Alan Cordner was an able student, becoming captain of Hamilton College during his time there, but it was on the football field that he excelled. He came to the attention of the Victorian Football League while playing for Warrnambool, and in 1911 was given a trial run with Geelong against Carlton. After two years’ playing with Geelong, Cordner moved to the Collingwood Football Club, settling into a defensive role with the team and showing “considerable promise”. He was described as a “fine, manly player”.

Alan Cordner enlisted in the Australian Imperial Force on the morning of 22 August 1914, a few days after his brother Clem. That afternoon, he played his last VFL game, round 17 of the home-and-away season against Essendon at the East Melbourne Cricket Ground. Cordner was one of the first—if not the first— Australian Rules footballers to enlist.

Cordner underwent a period of training in Australia before leaving Melbourne with the 6th Battalion on 19 October 1914. Shortly before he left, Cornder and another footballer, Mathieson, were presented with gold wrist watches by the president of the Collingwood Football Club during a social held by the players. It was reported that “both players are popular, and in the opinion of those who know them as footballers they are sure to make good in the strenuous conflict that looks to be ahead”. The president added that “he hoped that the stern fighting qualities displayed at football would prove to their great advantage, and that their behaviour in the firing line would be as good as it had always been on the football field”.

As a member of the first contingent of Australians to be sent for overseas service, Private Alan Cordner was first sent to Egypt where he continued training in the desert for several weeks.

In the early hours of 25 April 1915 the men of the 6th Battalion, having heard the sounds of firing as the first wave of troops landed at Anzac Cove, made their own landing, and rushed for the heights to support their comrades ahead. Like all the Anzac battalions, the 6th quickly became disorganised as it landed. It took nearly a week to get some order into the lines and to discover where men were.

Cordner may have been with a party of men under Lieutenant C.H. Taylor which pushed its way forward to engage with the enemy. As they went, the group became separated, and nobody seems to have known the whereabouts of many of the men. What is certain is that 25 April 1915 was the last time there was a reliable sighting of Private Alan Cordner.

In Australia, Cordner’s father began to realise that he had not heard from his eldest son, despite having had at least two letters from Clem in the same time. He contacted military authorities in July. Still struggling to make sense of the confusion of the first few days on Gallipoli, military authorities began an investigation.

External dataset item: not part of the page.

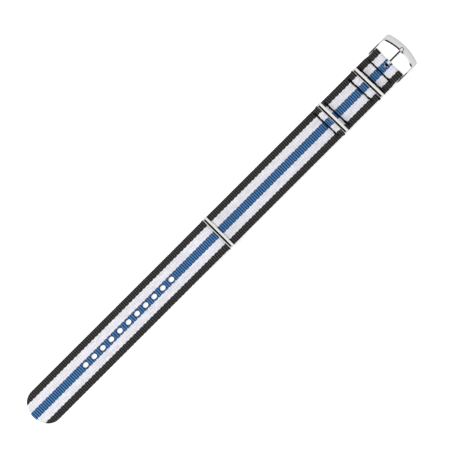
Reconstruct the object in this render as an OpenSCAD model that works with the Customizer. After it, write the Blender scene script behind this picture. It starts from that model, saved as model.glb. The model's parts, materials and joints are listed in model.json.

The inquiry into the whereabouts of Private Alan Cordner quickly became mired in rumour and speculation. There were stories of him being in a convalescent camp; others that he had been killed in early August. Further muddying the picture, Joseph Cordner was also receiving correspondence from soldiers in the trenches about the fate of his son.

At various points in 1915 Alan Cordner was posted as “missing” and “wounded and missing”. Finally, Corporal W. Ivory reported that he had been part of the same small party as Cordner on 25 April. Separated from their men, and mixed in with some of another battalion, the group advanced about two miles from the beach. As Ivory turned to say something to Cordner, Cordner was shot. Ivory shook him and tried to make him speak, but in the end he stated that Cordner had been killed and had to be left behind. Ivory later stated he was the only one of the party to survive.

With every other story or rumour about the fate of Private Alan Cordner disproved, this seems to have been the most likely course of events, and almost exactly one year after the landing on Gallipoli, Cordner was declared to have been killed in action on 25 April 1915.

In Australia, those waiting to hear of Cordner’s fate had come to expect the worst. At the Collingwood football club, his club-mates erected a photograph of Alan in the committee room in memory of their mate. During their round seven fixture at Victoria Park against Richmond, the Collingwood team wore black armbands partly in memory of the loss of Lord Kitchener but also—they were quick to point out—in memory of Alan Cordner.

Perhaps the first VFL footballer to enlist in the Australian Imperial Force, Alan Cordner was also perhaps the first VFL footballer to give his life in service of his country. His body was never recovered, and today he is commemorated on the Lone Pine Memorial above the beach on Gallipoli. He was 24 years old.

His name is listed on the Roll of Honour on my right, among almost 62,000 Australians who died while serving in the First World War.

This is but one of the many stories of service and sacrifice told here at the Australian War Memorial. We now remember Private Joseph Alan Cordner, who gave his life for us, for our freedoms, and in the hope of a better world.